I just remember when I was building our registry and trying to figure out what to buy before AW got here…I searched websites and blogs for lists detailing what we needed for a new baby. I should have been searching for lists telling us what we didn’t need. That would have been way more helpful! So if you are expecting a little one anytime soon (congratulations!), let me help you out and give you the list you really need: The Ultimate Baby List of Stuff You Do Not Need, But Think You Will, But Seriously You Don’t:
* Miniature baby wash cloths. Contrary to what you may think, a regular adult sized wash cloth is not going to smother your new baby. In fact, you may just end up using your hands to wash the little squirt, like we did.
* Those cute, animal hooded towels. Yes they are cute and yes they make super cute photo opportunities, but maybe just buy one, take your customary baby-in-the-hooded-towel-picture every now and then, post it on Facebook so everyone can ohh and ahh about how adorable they are, and then just use the regular adult towels. In all honesty, those hooded towels worked for about 4 months. Then it was just easier to wrap up AW in a big regular towel. Those hooded towels don’t even fit around a toddler (especially one in the 95% for height and weight…ahem).
* Fancy burp cloths. Trust me…I love those aden and anais cloths as much as the next mom, and I bought tons of them, but you want to know what ended up being my favorite? Plain ole white cloth diapers. Someone (a veteran mom obviously) gave me several huge packs of old-school white cloth diapers and they worked awesome. They’re obviously super absorbent since they’re made to be worn as diapers, they hold up well and they’re cheap so you don’t care if they get ruined or you lose them. I’m still pissed about the aden and anais cloths I’ve lost over the past year.
* Tons of “cute” outfits. Trust.Me. During those early months, do yourself a favor and just keep baby dressed in whatever makes diaper changes easiest, because you’ll be doing approximately 147 per day. Complicated buttons, clasps, snaps and ties are not your friend. Zip-up sleepers are. Plus, babies grow so fast. Just when you get the opportunity to dress them in that sweet smocked outfit, they will have outgrown it (or spit up on it before you walk out the door anyways). Maybe just buy a few special outfits for when you want to show him/her off at church, and otherwise stick with basic onesies and sleepers.
* Baby bath tubs. They’re awkward, take up space and you won’t need them for long. Just get in the bath with the baby and hold them in your lap. It’s much easier on your back and he/she will feel safer and more content with you in there with them anyways.

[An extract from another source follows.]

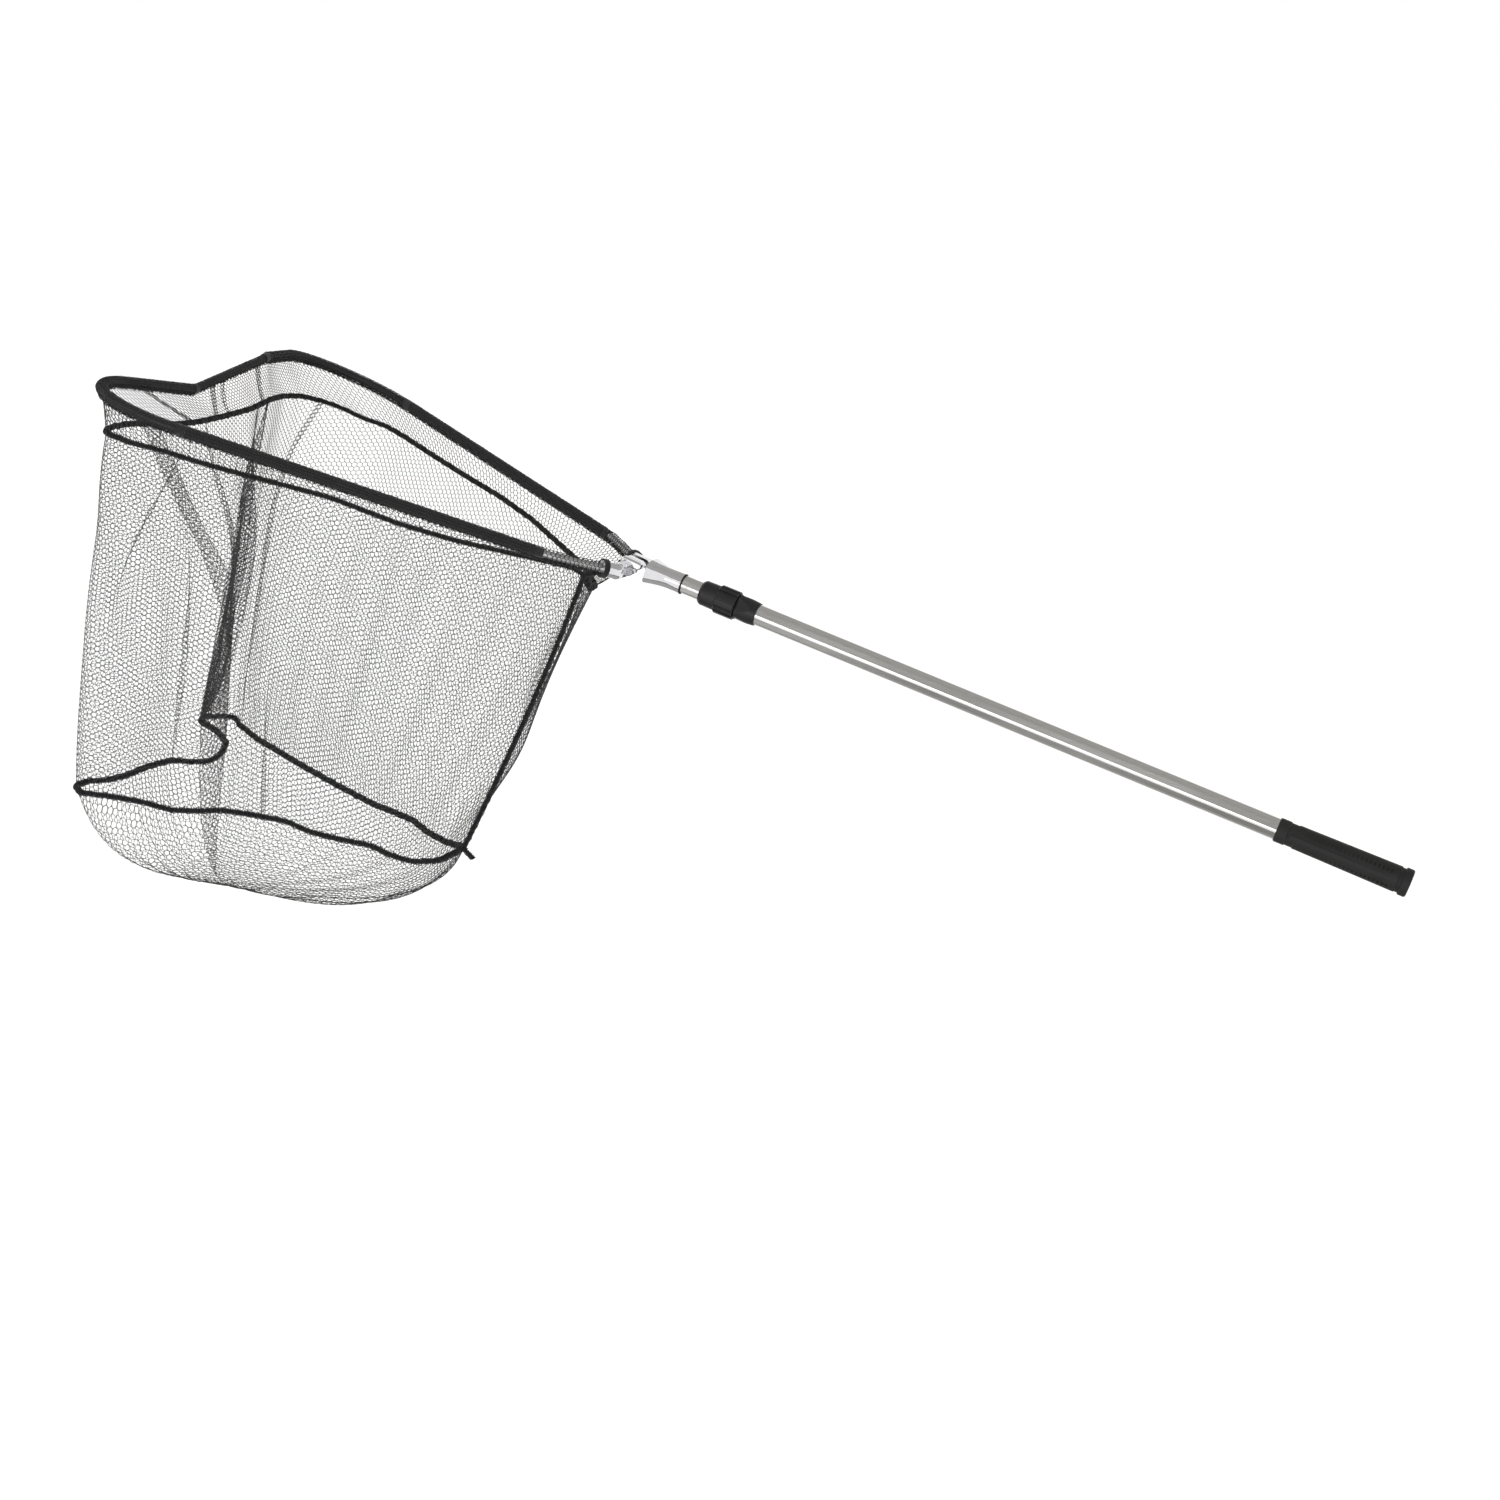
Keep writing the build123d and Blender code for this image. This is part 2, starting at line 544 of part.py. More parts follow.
with BuildPart() as back_seam:
    # Seam down the head end of the wall, from the left binding to the bottom seam
    top = ring_point(33, 37, -17)
    low = Vector(FLOOR_HALF[0][0] + 5.4, 0, BOTTOM_SEAM_Z + 3.0)
    knee = ring_point(34, 9, -48)
    with BuildLine() as seam_path:
        Spline(top, knee, knee + (low - knee) * 0.5, low)
    with BuildSketch(Plane(origin=top, z_dir=seam_path.line % 0)):
        Circle(SEAM / 2 - 0.2)
    sweep()
save(back_seam.part, "back_seam")
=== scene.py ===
import math

import bpy
import numpy as np
from mathutils import Matrix, Vector


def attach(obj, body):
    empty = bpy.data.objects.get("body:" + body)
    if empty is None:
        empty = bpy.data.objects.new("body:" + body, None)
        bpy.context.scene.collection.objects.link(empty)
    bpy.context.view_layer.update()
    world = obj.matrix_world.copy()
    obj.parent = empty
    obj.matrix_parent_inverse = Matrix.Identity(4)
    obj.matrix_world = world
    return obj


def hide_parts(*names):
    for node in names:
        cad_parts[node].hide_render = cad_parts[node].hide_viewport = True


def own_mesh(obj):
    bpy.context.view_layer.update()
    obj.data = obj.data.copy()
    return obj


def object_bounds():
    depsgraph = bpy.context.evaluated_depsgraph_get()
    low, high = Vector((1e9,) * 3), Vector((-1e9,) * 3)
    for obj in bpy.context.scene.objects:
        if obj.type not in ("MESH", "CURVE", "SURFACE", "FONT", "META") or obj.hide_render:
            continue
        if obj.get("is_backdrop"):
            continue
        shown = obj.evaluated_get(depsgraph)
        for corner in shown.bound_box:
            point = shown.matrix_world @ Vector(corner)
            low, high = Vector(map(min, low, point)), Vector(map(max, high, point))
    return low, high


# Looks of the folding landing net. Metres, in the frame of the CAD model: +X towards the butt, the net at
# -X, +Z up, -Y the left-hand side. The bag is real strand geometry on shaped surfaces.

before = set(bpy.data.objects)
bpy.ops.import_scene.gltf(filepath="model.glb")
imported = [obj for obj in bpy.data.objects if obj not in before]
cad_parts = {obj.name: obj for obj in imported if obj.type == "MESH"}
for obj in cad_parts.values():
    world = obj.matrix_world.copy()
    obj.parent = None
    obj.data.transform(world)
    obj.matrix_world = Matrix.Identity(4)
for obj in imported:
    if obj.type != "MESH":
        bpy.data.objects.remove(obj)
low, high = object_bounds()
MM = 0.001
rng = np.random.default_rng(7)

# ---------------------------------------------------------------- camera
camera_data = bpy.data.cameras.new("camera")
camera_data.lens, camera_data.sensor_width = 57.6, 36.0
camera_data.clip_start, camera_data.clip_end = 0.1, 200.0
camera = bpy.data.objects.new("camera", camera_data)
bpy.context.scene.collection.objects.link(camera)
ahead = Vector((-0.266, 0.9339, -0.2389)).normalized()
right = Vector((0.9366, 0.309, 0.1651))
right = (right - ahead * right.dot(ahead)).normalized()
upward = right.cross(ahead)
turn = Matrix((right, upward, -ahead)).transposed().to_4x4()
camera.matrix_world = Matrix.Translation((-0.0102, -2.378, 0.5821)) @ turn
bpy.context.scene.camera = camera

# ---------------------------------------------------------------- places on the handle and the frame
SLOPE, RISE = math.radians(9.5), math.radians(12.1)
ALONG = np.array([-math.cos(SLOPE), 0.0, math.sin(SLOPE)])
ABOVE = np.array([math.sin(SLOPE), 0.0, math.cos(SLOPE)])
RING_ALONG = np.array([-math.cos(RISE), 0.0, math.sin(RISE)])
RING_ABOVE = np.array([math.sin(RISE), 0.0, math.cos(RISE)])
LEFT = np.array([0.0, -1.0, 0.0])
PIVOT = (ALONG * 858.0 - ABOVE * 7.0) * MM


def ring(s, t, h=0.0):
    """A point of the frame: s from the rivet, t to the left, h above the frame's plane, in millimetres."""
    return PIVOT + (RING_ALONG * s + LEFT * t + RING_ABOVE * h) * MM


# ---------------------------------------------------------------- mesh helpers
def new_mesh(name, verts, faces, smooth=True):
    """An object from an array of points and an array of faces of one size, or a list of such arrays."""
    groups = faces if isinstance(faces, list) else [faces]
    mesh = bpy.data.meshes.new(name)
    mesh.vertices.add(len(verts))
    mesh.vertices.foreach_set("co", np.asarray(verts, np.float32).ravel())
    loops = np.concatenate([g.ravel() for g in groups]).astype(np.int32)
    sizes = np.concatenate([np.full(len(g), g.shape[1]) for g in groups]).astype(np.int32)
    starts = np.concatenate([[0], np.cumsum(sizes)[:-1]]).astype(np.int32)
    mesh.loops.add(len(loops))
    mesh.loops.foreach_set("vertex_index", loops)
    mesh.polygons.add(len(sizes))
    mesh.polygons.foreach_set("loop_start", starts)
    mesh.polygons.foreach_set("use_smooth", np.full(len(sizes), smooth))
    mesh.update(calc_edges=True)
    mesh.validate()
    made = bpy.data.objects.new(name, mesh)
    bpy.context.scene.collection.objects.link(made)
    return made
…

* Fancy sound machines. Just buy a cheap fan or download the “Sleep Fan” app on your iPhone/iPad. Babies just need some white noise. They don’t need to feel like they are sleeping in the middle of the rainforest, or at the beach.
* Baby shoes. Infants do not need shoes. Until they start walking (between 10 and 15 months), they just need socks or nothing at all. You’ll be buying shoes for your kid for most of their life starting around 12 months, so hold off as long as you can.
* Diaper pail. Poop smells. It doesn’t matter where you dispose of it. We bought, and still use, the Diaper Dekkor, which is supposed to be the best for blocking on the stank, but everytime we open the lid to dispose of the freshly poo’d diaper, the stank still escapes. In fact, AW’s room tends to smell like a dead animal on most days. The best thing you can do is immediately take the dirty diaper to your outside trash can and just skip the diaper pail all together.
* PeePee Teepee. We attempted putting this over AW’s winkus at each diaper change, but quickly learned just how powerful his pee stream could be. It would shoot the teepee straight up in to the air. You’re better off using a washcloth, or just get really ninja-like with diaper changes.
* Specially made changing table. We actually bought a removable changing table topper from Pottery Barn that screwed in to his dresser, which was still a couple hundred bucks. We thought we were being so thrifty by not buying an entirely separate changing table, but this was still a waste. We changed his diaper all over the house, usually on the floor or on the bed.
* Thermometer to test the bath water temp. Sure you can buy one of these gadgets. But you know what else you can do? Put your finger in the water. #mindblown
* Tons of special nursing attire. I bought all kinds of dresses and tops made for nursing, but when it came down to it, I mostly wore tees with stretchy v-necks or spaghetti strap tanks that easily pulled down. Plus, all those nifty snaps, flaps, hooks and clasps? Yeah, good luck trying to get them undone when you have a baby screaming for their lunch. The specialty nursing clothing items I do swear by are nursing tanks (I loved the ones from Target). I have several of these and they are great for sleeping in and wearing around the house (who am I kidding…I wear them outside of the house too).
Any other moms have some tips? Did I miss anything? What was the one thing you thought you had to have, that ended up being a total waste?